What you need to do: Provide only the number of lines where "from" occurs.

══════

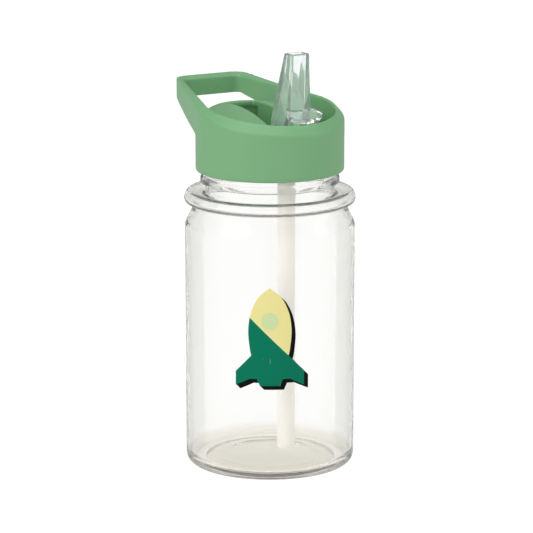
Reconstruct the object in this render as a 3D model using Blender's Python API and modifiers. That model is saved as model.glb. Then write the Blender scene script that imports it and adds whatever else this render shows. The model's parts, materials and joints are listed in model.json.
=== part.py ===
"""Kids water bottle: clear bottle with a printed motif, screw lid with a carry loop, flip spout and straw.

Everything is modelled round the bottle's own axis, +Z up, with the lid's front towards -Y and its carry loop
towards +Y. The parent empty then moves the whole object so that its footprint is centred on the origin.
"""

import math

import bmesh
import bpy
from mathutils import Matrix, Vector

MM = 0.001
OBJECT_NAME = "kids_water_bottle"
GAP = 0.3 * MM
TURN = 2 * math.pi

# Bottle
BODY_R = 36.0 * MM
BODY_TOP_R = 36.1 * MM
BODY_TOP_Z = 103.4 * MM
BASE_CORNER_R = 4.2 * MM
FOOT_R = 27.5 * MM
PUSH_UP_Z = 3.2 * MM
WALL = 1.4 * MM
BASE_WALL = 2.2 * MM
BULGE_R = 36.3 * MM
NECK_R = 27.3 * MM
NECK_BORE_R = 25.7 * MM
NECK_FOOT_Z = 121.2 * MM
BEAD_R = 29.5 * MM
BEAD_LOW_Z = 122.0 * MM
BEAD_HIGH_Z = 124.6 * MM
LIP_Z = 139.0 * MM
TURNED_STEPS = 40

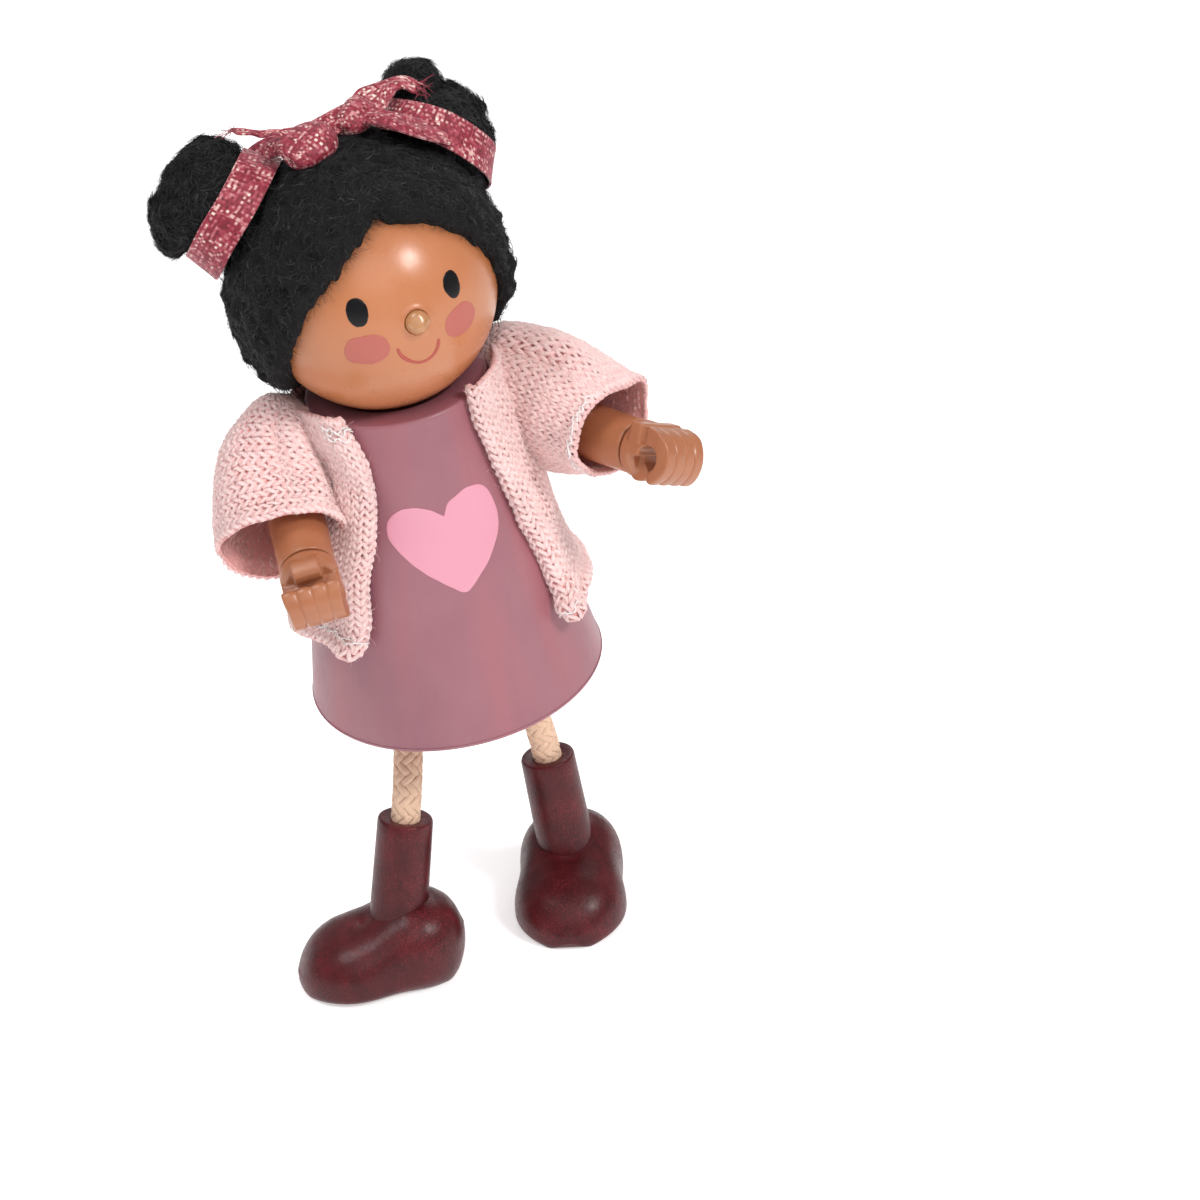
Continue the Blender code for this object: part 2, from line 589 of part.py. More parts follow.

══════

Answer to this problem: 2